While this post might seem like one big Roaring Mom Brag, that's not totally my intention. You all know how I feel about bragging on our kids. Yes and Always! My point, however, is more that it is perfectly fine to say "I told you so"! Sometimes our kids need to remember that we got it right. Sometimes. we need to remember that we got it right.

This morning, in that same church parking lot, I had a similar conversation with another child o' mine. I reminded him that sometimes the doors we want to open remain closed so that a better door can open later on. Had Kate been hired on with Facebook she wouldn't have still been looking for employment when the CBS job opened up. Working for Facebook would have been cool, but I'm not sure it would have been getting-paid-to-hang-out-with-Jeff Goldblum-cool!

What was cool was what happened when church started. The commentator explained the readings for the day. Simon had failed at fishing all day which left the door open for Jesus to instruct him to throw the nets again. Simon's failure had literally allowed him a chance to grow his faith. If he'd been hauling in the fish all day, he wouldn't not have experienced the opportunity for something greater.

I smiled at my son. I told you so!

If the Gospel backing up your Roaring Mom Words of Wisdom isn't enough reason to say "I told you so", surely Jeff Goldblum is.

Roar On!


Thursday, February 4, 2016

Failing Forward

Fail Forward! Have you ever heard those words?

Those words make me cringe. When I hear them, I always imagine myself tripping up the stairs in front of important people at a Black Tie affair, breaking my shoes, ripping my dress, tripping the host—that kind of thing. Going forward, yes. Even going up. But it is not pretty.

Who wants that kind of embarrassment? It would take days to get past the humiliation of the fall before you even began dealing with the I’m-a-loser mentality that inevitably comes along with the failure. And have you noticed that the I’m-a-loser mentality is a mental magnet. The moment you ponder one failure, the rest come rushing at you! It can go something like this:

I forgot the grocery list, so I came home without buying toilet paper.
I also forgot to buy Valentines for my kids’ classrooms.
I didn’t work out.
I ate a donut five donuts.
I forgot to pay that credit card bill from Christmas for presents everyone has already forgotten.
I haven’t taken down Christmas and it’s Valentine’s Day.
I burned dinner.
My hungry, Valentine-less children hate me.
I am Valentine-less, too.
I ate six donuts.
I’m going to die alone. And fat.
I am going to die and I haven’t yet made my will.
And I haven’t saved for retirement.
So there is nothing to will to anyone anyway.
I have to pee and there’s no toilet paper. 
I have failed at life.

See what I mean?

A wise man (AKA, my father, the wisest man I know) sees failure differently. He says that failure is the common thread to learning and knowledge. Failure to recognize failure is the common thread of fools. Failure is the first step to beginning again. The opportunity to begin again is one of God’s gifts. He says he knows this because of the number of opportunities available. A new year, a new month, a new week, a new day, a new hour, a new minute.

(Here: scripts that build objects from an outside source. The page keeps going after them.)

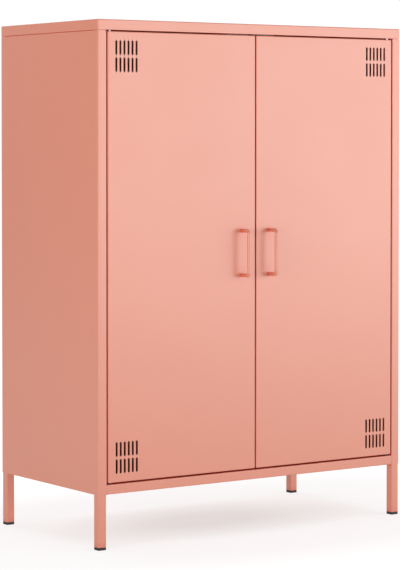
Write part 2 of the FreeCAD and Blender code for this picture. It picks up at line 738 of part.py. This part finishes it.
def handle(word, side):
    """Bow of round bar, bent cold and tapped at both ends."""
    body = new_body(f"{word}_handle")
    bow = sketch_on(body, "bow", "YZ_Plane")
    add_bow(bow, "fixing/2", "(reach-bar_width/2)", "handle_bend")
    section = sketch_on(body, "section", "XZ_Plane")
    add_circle(section, "0", "fixing/2", "bar_width/2")
    bar = body.newObject("PartDesign::AdditivePipe", f"{word}_handle_bar")
    bar.Profile = section
    bar.Spine = bow
    holes = sketch_on(body, "holes", "XZ_Plane", "-tapped")
    for step in (-1, 1):
        add_circle(holes, "0", f"{step}*fixing/2", "tap_hole")
    pocket(body, holes, "tapped+gauge")
    place(body, f"{side}*{HANDLE_X}", FRONT, DOOR_MIDDLE)
    keep(body, f"{word}_handle")


def pivots(word, side):
    """Headed pins, one down from the cap and one up from the floor."""
    pin, tip, head = "pin_radius", "(pin_radius-pin_point)", "pin_head"
    for name, level, turn in (("top_pivot", CAP_BASE, 180), ("bottom_pivot", FLOOR_TOP, 0)):
        body = turned(f"{word}_{name}", [
            ("0", "-gauge-head_height"), (head, "-gauge-head_height"), (head, "-gauge"), (pin, "-gauge"),
            (pin, "pin_length-pin_point"), (tip, "pin_length"), ("0", "pin_length"),
        ])
        place(body, f"{side}*{HINGE_X}", HINGE_Y, level, axis=(1, 0, 0), angle=turn)
        keep(body, f"{word}_{name}")


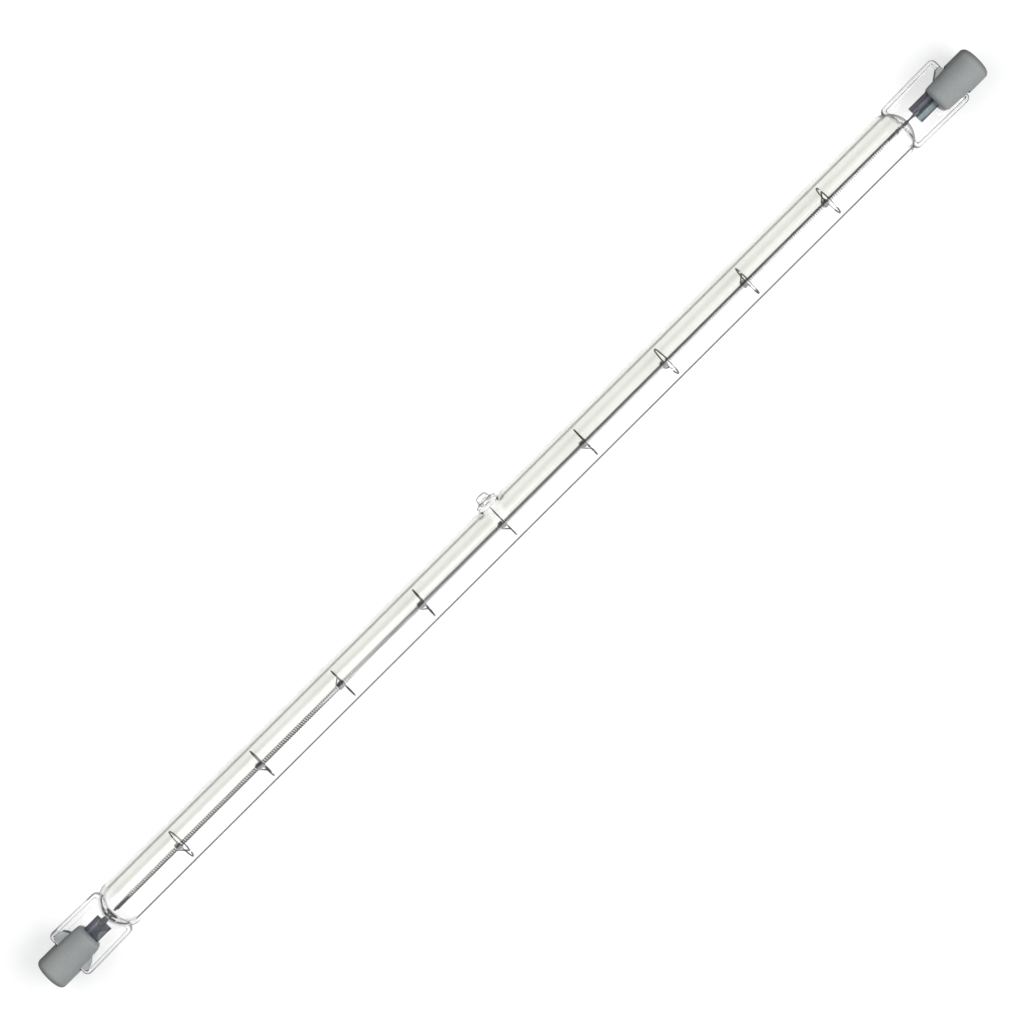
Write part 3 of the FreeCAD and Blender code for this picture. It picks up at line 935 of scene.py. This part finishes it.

If failing, the opportunity to begin again, is one of God’s gifts, who am I to want or expect something different? Even if the opportunity comes with embarrassment and humiliation? If you think about it, who wouldn’t want the opportunity to begin again? I mean, if you got it right the first time, beginning again allows you to repeat the joy of a successful experience. If you got it wrong, of course you want a do-over!

So what if your kids assuage their hunger with half a dozen donuts and you spend the last of their tiny inheritance on delivery pizza. So what if they were the only kids that year with homemade Valentines. And so what if you discover that too much aloe-infused Kleenex can clog a toilet? The next day is a do-over. The next week. The next month. The next year.

God is good. Life is good. And so, it seems, is failure.